Sixth, our politicians have to go to the EU and argue that we must have change on the lines I have outlined above [see the first part of the original blog for a detailed look at the EU-related issues: essentially, what happens technically within the letter of the law but is abusive can be challenged]: I believe we can demand that the EU Code of Conduct be revisited, and we now must demand that the idea of the abuse of law in these cases must be tested.

Last, but by no means least, we must have country by country reporting in accounting as well. We have to know where corporations are and what they do, and how much tax they pay in each and every country in which they trade. Nothing else will also hold companies to account – and force them to change their behaviour under the glare of pubic, investor and regulator (including tax inspector) scrutiny.

Political will is the first prerequisite for change, but political will has to be built on a basis of solutions. We hope this starter pack can help focus some minds.

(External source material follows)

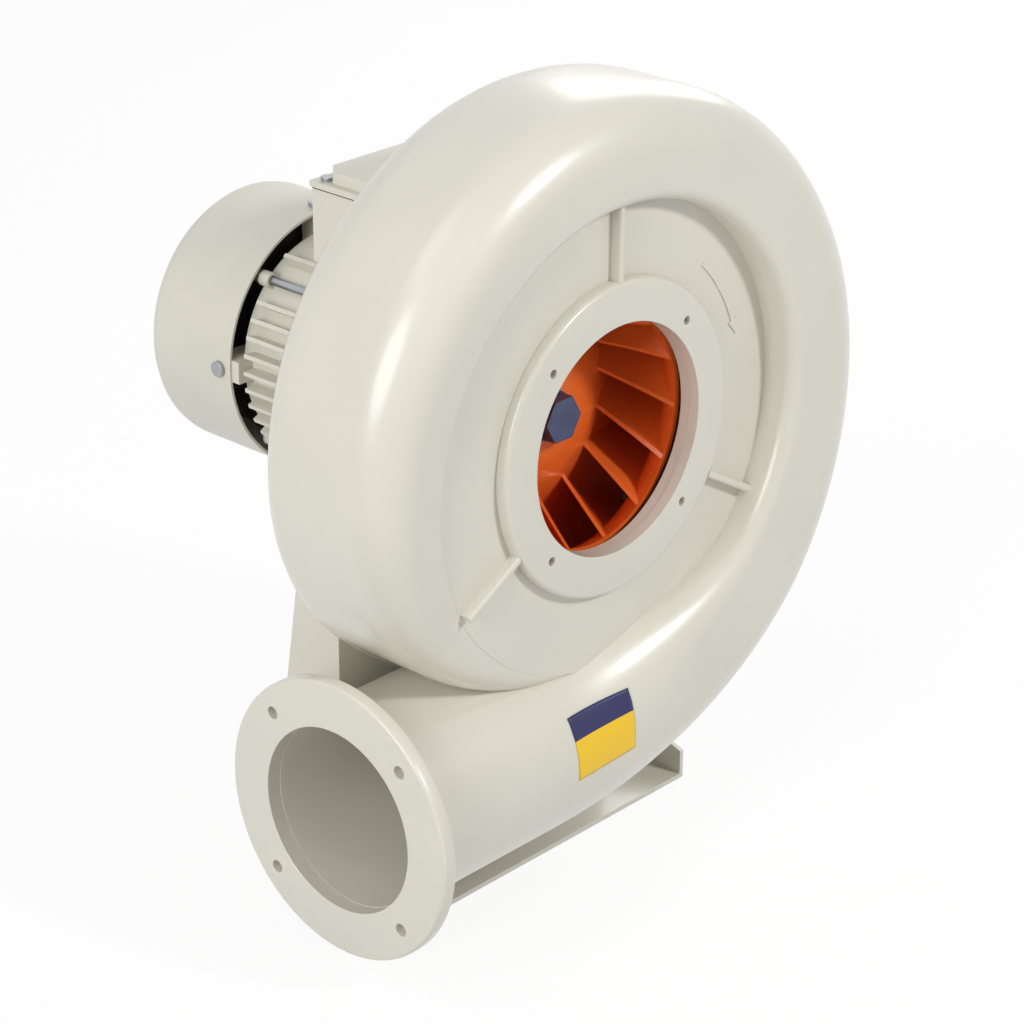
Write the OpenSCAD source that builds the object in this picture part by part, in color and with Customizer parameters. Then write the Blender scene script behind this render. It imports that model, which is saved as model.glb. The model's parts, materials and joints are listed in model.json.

A final note. Ellie Mae O'Hagan writes in the Guardian today about her experiences campaigning on these issues with the protest group UK Uncut.
"If there's one thing UK Uncut has taught me it's that campaigning is sometimes inconvenient, and it takes time to see results. I remember the first time I met someone from the Tax Justice Network: he talked to me about campaigns in terms of decades, rather than months. In an age of ultra-convenience, it was a shock – and, I felt, an injustice – to have to wait that long for something I wanted. But what I realise now is that the continuing presence of tax avoidance isn't a sign that UK Uncut has failed: it's a sign that the campaign isn't yet finished."
We should add that this was a conversation between TJN's John Christensen and Ellie Mae on the steps of Top Shop on Oxford Street in London. And quite so. We're in this for the long haul.